Using the material below, print the line that contains "checks and files", the line that contains "cad_parts[node].hide_render = cad_parts[node].hide_viewport", and every line in between, exactly and nothing else.

>> Start

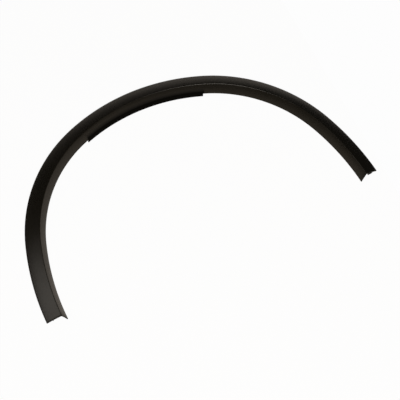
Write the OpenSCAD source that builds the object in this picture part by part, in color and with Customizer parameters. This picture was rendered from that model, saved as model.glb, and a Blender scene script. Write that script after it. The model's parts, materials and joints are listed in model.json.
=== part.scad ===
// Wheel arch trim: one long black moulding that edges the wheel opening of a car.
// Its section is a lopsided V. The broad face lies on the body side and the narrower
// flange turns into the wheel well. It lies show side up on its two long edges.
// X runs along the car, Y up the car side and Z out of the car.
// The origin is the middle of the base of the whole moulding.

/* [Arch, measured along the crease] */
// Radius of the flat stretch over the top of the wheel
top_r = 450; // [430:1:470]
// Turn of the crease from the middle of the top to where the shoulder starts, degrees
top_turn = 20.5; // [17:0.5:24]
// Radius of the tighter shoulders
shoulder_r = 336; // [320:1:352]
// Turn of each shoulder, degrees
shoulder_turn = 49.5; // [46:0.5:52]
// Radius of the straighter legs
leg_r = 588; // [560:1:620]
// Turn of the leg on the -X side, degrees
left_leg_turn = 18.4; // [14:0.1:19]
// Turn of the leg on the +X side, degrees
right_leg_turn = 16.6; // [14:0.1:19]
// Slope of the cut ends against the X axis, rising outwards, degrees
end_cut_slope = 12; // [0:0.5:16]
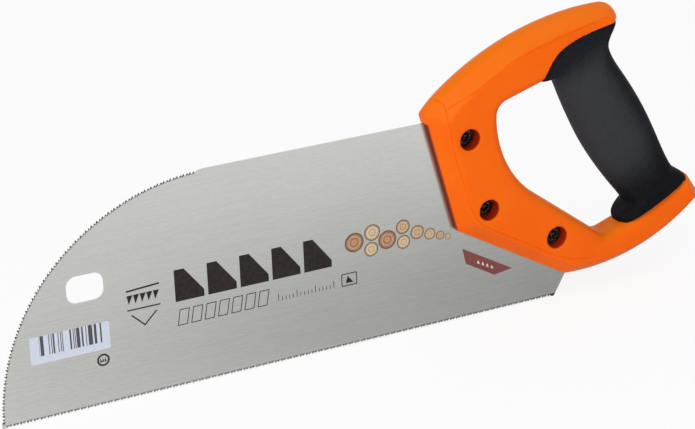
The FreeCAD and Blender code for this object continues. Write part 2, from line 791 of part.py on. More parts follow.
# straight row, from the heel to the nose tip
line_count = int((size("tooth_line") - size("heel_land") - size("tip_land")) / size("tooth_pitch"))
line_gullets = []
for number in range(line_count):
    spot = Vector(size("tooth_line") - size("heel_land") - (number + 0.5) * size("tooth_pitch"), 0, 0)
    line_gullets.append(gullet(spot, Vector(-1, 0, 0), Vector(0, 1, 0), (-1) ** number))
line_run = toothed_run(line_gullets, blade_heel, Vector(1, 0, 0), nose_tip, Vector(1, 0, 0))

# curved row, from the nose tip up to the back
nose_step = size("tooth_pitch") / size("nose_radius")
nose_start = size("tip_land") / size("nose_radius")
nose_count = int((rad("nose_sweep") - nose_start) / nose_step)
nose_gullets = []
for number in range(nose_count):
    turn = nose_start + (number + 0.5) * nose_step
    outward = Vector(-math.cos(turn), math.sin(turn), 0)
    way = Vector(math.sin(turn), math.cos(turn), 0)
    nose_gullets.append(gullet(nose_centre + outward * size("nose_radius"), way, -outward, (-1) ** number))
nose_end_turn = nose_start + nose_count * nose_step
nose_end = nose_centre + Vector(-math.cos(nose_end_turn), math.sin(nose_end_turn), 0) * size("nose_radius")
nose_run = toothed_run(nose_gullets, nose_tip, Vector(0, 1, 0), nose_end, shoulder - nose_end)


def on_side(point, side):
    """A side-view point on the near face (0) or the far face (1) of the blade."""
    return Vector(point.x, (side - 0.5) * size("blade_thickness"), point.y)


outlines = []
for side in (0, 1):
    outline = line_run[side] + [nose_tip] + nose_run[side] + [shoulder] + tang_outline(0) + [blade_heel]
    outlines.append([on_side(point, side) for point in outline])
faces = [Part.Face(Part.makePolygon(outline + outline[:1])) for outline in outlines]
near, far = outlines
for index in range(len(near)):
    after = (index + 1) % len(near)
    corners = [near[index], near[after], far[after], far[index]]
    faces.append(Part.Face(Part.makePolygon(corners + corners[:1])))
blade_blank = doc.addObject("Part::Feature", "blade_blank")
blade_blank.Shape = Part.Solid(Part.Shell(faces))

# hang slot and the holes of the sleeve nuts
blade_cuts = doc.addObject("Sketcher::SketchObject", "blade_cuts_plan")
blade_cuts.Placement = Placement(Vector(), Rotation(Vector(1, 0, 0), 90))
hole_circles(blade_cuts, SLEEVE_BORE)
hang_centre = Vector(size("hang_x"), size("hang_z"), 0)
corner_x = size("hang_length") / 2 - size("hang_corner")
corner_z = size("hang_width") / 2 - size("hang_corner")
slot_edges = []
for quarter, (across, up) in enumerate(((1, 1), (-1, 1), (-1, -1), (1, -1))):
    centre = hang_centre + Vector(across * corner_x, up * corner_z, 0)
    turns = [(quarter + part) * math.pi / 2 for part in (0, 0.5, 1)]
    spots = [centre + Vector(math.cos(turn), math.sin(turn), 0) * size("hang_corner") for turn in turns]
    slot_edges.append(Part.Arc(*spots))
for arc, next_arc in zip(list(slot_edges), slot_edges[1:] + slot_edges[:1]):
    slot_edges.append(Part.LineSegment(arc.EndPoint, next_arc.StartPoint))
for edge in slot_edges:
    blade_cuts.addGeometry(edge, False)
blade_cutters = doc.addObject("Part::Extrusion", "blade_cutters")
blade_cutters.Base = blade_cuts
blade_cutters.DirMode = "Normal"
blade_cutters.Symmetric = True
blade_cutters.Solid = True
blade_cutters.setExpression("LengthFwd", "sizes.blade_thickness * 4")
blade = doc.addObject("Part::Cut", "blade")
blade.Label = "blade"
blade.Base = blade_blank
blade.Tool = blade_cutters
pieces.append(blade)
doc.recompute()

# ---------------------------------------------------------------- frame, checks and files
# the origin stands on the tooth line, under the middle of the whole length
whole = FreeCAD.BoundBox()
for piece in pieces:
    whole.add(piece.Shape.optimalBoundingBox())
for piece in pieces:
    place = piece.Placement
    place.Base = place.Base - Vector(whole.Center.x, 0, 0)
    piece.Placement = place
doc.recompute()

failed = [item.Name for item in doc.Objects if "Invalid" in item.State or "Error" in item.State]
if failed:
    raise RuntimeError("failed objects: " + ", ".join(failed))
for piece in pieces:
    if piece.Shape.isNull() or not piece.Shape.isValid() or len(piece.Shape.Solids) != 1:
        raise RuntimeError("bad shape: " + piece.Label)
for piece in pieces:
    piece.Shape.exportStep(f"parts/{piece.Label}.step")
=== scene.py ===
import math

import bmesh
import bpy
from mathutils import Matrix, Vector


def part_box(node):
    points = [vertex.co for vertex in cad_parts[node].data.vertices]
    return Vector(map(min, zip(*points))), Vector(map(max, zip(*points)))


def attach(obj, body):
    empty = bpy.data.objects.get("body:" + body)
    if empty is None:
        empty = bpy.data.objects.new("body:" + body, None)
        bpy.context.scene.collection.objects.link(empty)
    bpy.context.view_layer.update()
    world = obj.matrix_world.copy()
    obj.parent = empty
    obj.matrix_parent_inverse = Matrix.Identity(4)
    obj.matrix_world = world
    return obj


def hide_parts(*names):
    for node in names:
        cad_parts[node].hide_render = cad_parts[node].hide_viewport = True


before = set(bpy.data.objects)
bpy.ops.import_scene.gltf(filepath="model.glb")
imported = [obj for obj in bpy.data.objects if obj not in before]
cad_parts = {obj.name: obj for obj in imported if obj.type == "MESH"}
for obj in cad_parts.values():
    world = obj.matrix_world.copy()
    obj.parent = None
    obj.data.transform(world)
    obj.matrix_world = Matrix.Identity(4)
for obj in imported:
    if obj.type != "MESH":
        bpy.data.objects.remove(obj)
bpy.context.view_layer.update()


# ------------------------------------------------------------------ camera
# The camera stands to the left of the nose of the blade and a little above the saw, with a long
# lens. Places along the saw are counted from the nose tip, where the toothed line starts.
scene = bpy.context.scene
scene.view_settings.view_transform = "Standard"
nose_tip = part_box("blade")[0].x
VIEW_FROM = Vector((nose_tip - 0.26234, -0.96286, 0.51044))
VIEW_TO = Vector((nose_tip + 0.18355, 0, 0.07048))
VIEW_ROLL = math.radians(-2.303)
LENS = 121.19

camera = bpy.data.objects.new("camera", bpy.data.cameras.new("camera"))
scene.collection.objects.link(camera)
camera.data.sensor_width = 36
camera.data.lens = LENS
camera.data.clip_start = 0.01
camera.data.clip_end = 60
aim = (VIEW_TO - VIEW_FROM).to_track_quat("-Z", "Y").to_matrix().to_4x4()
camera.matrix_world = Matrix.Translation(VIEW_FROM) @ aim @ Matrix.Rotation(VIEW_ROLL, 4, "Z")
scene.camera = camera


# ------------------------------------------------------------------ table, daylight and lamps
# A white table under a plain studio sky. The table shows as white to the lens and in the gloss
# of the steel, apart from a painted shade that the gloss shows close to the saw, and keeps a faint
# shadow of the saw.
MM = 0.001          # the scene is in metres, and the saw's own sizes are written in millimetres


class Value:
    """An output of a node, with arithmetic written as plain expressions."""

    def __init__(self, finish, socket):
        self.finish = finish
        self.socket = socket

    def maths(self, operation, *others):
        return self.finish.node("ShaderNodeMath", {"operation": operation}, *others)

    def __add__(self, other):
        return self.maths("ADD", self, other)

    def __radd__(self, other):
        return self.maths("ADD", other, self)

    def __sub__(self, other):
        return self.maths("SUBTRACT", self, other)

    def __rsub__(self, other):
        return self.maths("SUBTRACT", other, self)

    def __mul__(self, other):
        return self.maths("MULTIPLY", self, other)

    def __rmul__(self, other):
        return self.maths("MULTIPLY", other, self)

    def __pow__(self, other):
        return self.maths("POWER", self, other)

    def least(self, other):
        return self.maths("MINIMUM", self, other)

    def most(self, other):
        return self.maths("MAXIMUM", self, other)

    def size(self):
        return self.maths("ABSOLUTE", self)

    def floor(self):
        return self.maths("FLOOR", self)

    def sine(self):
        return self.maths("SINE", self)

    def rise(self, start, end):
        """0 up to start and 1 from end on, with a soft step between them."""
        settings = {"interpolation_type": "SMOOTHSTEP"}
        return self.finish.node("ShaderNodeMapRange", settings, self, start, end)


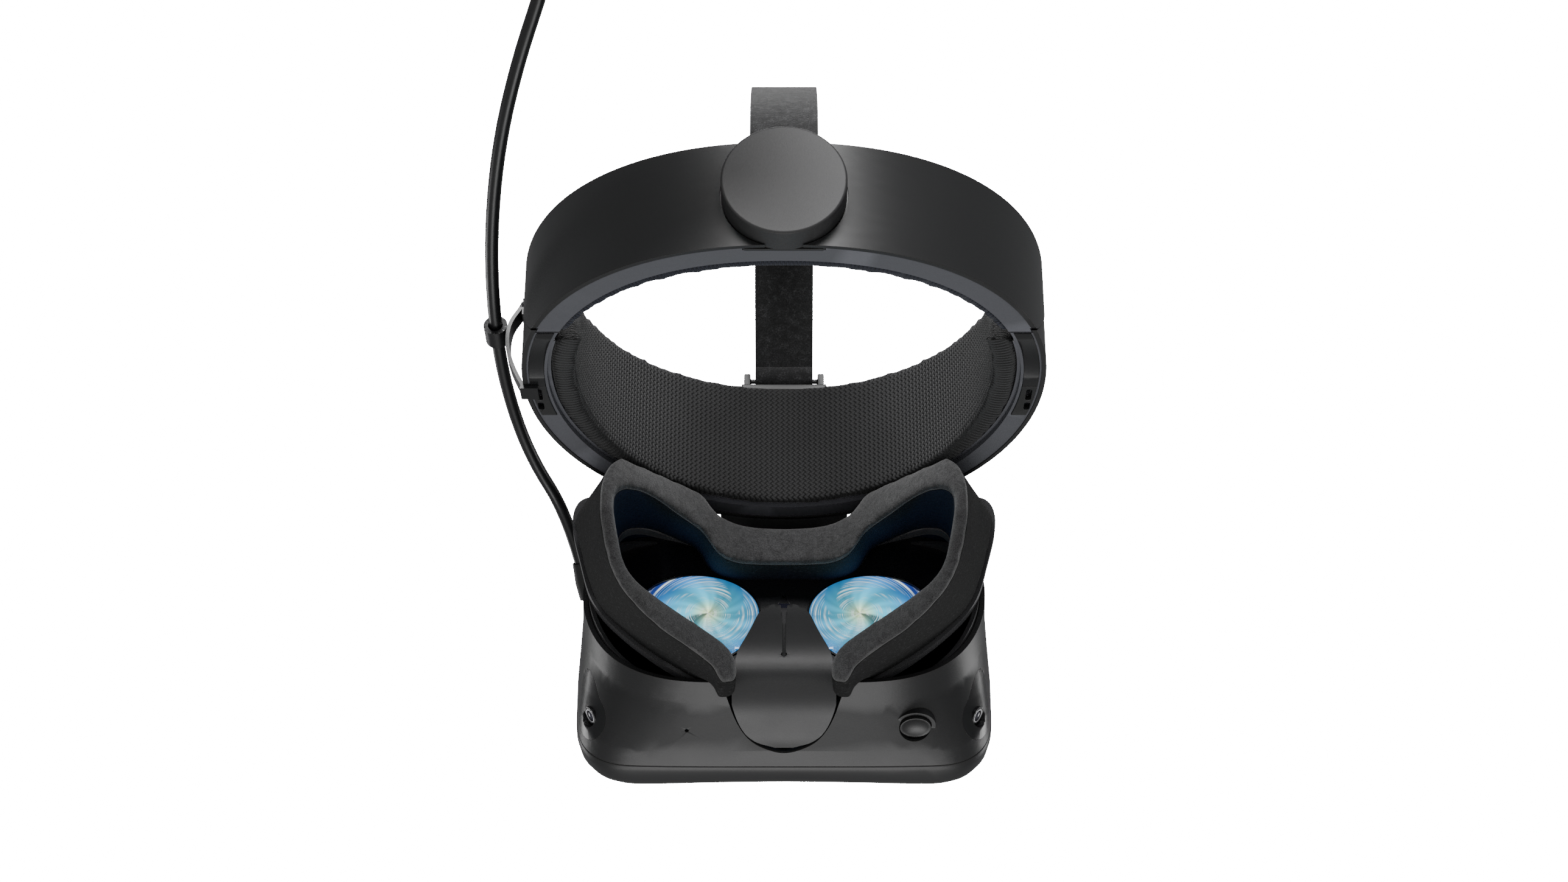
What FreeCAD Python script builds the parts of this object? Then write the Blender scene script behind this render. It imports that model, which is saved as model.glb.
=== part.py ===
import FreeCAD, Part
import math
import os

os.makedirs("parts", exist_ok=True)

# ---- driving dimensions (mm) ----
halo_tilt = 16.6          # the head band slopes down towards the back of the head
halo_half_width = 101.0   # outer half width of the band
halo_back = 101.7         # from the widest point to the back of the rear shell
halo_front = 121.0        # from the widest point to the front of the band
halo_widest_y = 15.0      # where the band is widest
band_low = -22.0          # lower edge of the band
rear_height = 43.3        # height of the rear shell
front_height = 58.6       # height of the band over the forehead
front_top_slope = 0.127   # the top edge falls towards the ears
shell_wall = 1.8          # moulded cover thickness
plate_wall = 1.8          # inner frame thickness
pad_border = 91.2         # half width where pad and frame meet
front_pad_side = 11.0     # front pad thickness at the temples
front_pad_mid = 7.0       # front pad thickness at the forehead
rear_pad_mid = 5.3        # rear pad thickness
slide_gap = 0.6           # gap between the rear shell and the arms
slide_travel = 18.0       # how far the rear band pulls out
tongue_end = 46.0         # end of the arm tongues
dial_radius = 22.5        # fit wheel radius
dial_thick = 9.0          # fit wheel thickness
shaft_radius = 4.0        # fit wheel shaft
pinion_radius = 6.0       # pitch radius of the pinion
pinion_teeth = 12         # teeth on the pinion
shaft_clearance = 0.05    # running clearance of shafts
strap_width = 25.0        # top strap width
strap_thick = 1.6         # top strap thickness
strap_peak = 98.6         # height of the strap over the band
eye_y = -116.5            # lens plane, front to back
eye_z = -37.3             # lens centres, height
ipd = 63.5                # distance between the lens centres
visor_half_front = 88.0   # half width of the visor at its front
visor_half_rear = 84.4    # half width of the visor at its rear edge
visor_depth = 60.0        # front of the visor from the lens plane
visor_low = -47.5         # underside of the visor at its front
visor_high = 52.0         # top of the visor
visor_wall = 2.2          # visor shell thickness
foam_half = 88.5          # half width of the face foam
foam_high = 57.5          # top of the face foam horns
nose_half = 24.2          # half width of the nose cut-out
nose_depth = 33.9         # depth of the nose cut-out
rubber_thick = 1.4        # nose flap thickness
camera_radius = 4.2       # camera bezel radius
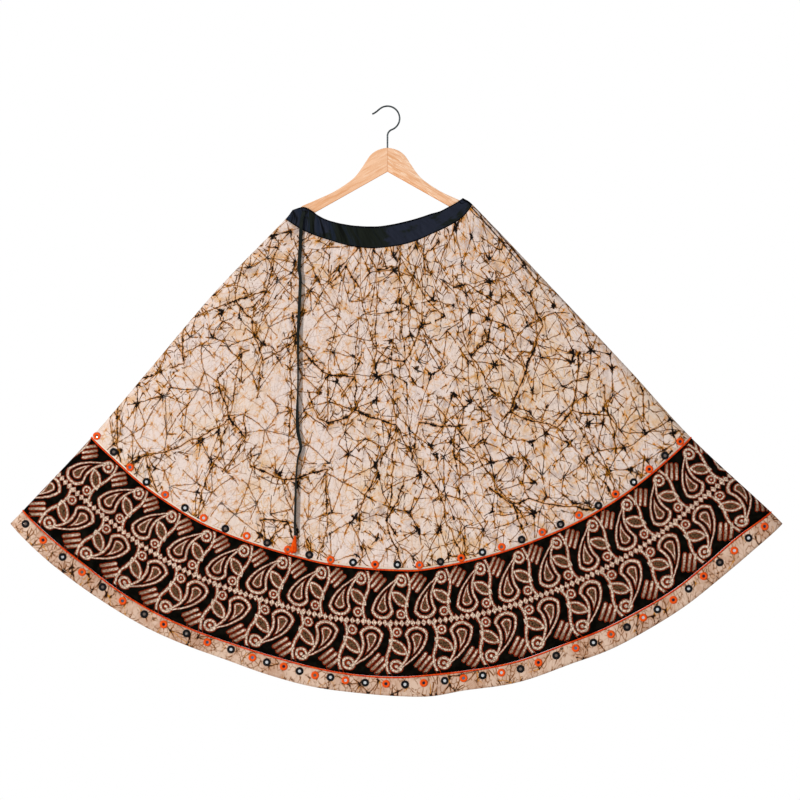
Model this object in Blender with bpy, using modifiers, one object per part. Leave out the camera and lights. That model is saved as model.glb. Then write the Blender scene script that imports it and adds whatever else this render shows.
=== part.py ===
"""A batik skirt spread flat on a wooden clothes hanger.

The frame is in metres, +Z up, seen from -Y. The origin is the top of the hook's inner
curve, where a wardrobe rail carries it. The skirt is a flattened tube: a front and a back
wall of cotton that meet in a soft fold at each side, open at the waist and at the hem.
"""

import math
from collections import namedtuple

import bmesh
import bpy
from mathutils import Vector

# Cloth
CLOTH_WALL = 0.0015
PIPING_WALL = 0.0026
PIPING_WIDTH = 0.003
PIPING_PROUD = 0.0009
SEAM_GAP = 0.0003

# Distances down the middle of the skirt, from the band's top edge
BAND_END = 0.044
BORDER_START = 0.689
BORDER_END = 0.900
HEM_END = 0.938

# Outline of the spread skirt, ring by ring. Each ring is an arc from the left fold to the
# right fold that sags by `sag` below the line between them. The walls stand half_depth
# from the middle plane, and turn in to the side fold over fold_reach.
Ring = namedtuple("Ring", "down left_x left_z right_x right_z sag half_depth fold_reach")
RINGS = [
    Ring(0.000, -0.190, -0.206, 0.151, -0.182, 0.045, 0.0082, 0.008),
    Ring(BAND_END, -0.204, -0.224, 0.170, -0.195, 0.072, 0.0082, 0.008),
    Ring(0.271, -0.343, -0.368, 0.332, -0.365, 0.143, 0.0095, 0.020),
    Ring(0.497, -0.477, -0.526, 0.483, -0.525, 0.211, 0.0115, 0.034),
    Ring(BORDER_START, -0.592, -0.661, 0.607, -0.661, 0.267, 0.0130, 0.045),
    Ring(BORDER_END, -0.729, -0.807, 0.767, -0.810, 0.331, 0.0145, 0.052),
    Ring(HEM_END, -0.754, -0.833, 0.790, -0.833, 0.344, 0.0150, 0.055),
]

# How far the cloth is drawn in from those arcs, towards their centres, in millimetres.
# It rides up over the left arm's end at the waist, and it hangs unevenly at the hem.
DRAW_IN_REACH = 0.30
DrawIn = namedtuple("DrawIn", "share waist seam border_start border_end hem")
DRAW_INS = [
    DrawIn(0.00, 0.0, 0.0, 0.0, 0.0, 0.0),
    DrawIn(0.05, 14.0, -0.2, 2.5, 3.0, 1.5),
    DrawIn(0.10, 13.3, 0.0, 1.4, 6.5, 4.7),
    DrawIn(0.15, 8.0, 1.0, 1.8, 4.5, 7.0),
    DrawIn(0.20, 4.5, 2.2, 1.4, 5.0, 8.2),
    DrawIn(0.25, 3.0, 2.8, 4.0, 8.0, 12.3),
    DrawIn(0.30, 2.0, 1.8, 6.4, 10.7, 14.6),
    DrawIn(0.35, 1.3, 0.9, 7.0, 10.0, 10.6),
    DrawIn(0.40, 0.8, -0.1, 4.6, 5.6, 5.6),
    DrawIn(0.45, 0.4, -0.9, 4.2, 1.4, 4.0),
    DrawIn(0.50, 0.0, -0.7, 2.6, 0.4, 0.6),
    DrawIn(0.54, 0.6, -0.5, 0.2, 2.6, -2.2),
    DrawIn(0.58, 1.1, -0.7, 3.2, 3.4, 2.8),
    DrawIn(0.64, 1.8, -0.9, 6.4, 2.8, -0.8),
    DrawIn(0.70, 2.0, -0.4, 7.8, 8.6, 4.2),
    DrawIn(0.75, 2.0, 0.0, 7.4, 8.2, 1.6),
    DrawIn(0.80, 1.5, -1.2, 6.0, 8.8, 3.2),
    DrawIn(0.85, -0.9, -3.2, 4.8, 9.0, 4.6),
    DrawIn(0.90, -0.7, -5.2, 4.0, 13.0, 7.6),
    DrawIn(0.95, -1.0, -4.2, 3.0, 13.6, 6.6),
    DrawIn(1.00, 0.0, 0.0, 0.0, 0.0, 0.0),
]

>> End

Task response =>
# ---------------------------------------------------------------- frame, checks and files
# the origin stands on the tooth line, under the middle of the whole length
whole = FreeCAD.BoundBox()
for piece in pieces:
    whole.add(piece.Shape.optimalBoundingBox())
for piece in pieces:
    place = piece.Placement
    place.Base = place.Base - Vector(whole.Center.x, 0, 0)
    piece.Placement = place
doc.recompute()

failed = [item.Name for item in doc.Objects if "Invalid" in item.State or "Error" in item.State]
if failed:
    raise RuntimeError("failed objects: " + ", ".join(failed))
for piece in pieces:
    if piece.Shape.isNull() or not piece.Shape.isValid() or len(piece.Shape.Solids) != 1:
        raise RuntimeError("bad shape: " + piece.Label)
for piece in pieces:
    piece.Shape.exportStep(f"parts/{piece.Label}.step")
=== scene.py ===
import math

import bmesh
import bpy
from mathutils import Matrix, Vector


def part_box(node):
    points = [vertex.co for vertex in cad_parts[node].data.vertices]
    return Vector(map(min, zip(*points))), Vector(map(max, zip(*points)))


def attach(obj, body):
    empty = bpy.data.objects.get("body:" + body)
    if empty is None:
        empty = bpy.data.objects.new("body:" + body, None)
        bpy.context.scene.collection.objects.link(empty)
    bpy.context.view_layer.update()
    world = obj.matrix_world.copy()
    obj.parent = empty
    obj.matrix_parent_inverse = Matrix.Identity(4)
    obj.matrix_world = world
    return obj


def hide_parts(*names):
    for node in names:
        cad_parts[node].hide_render = cad_parts[node].hide_viewport = True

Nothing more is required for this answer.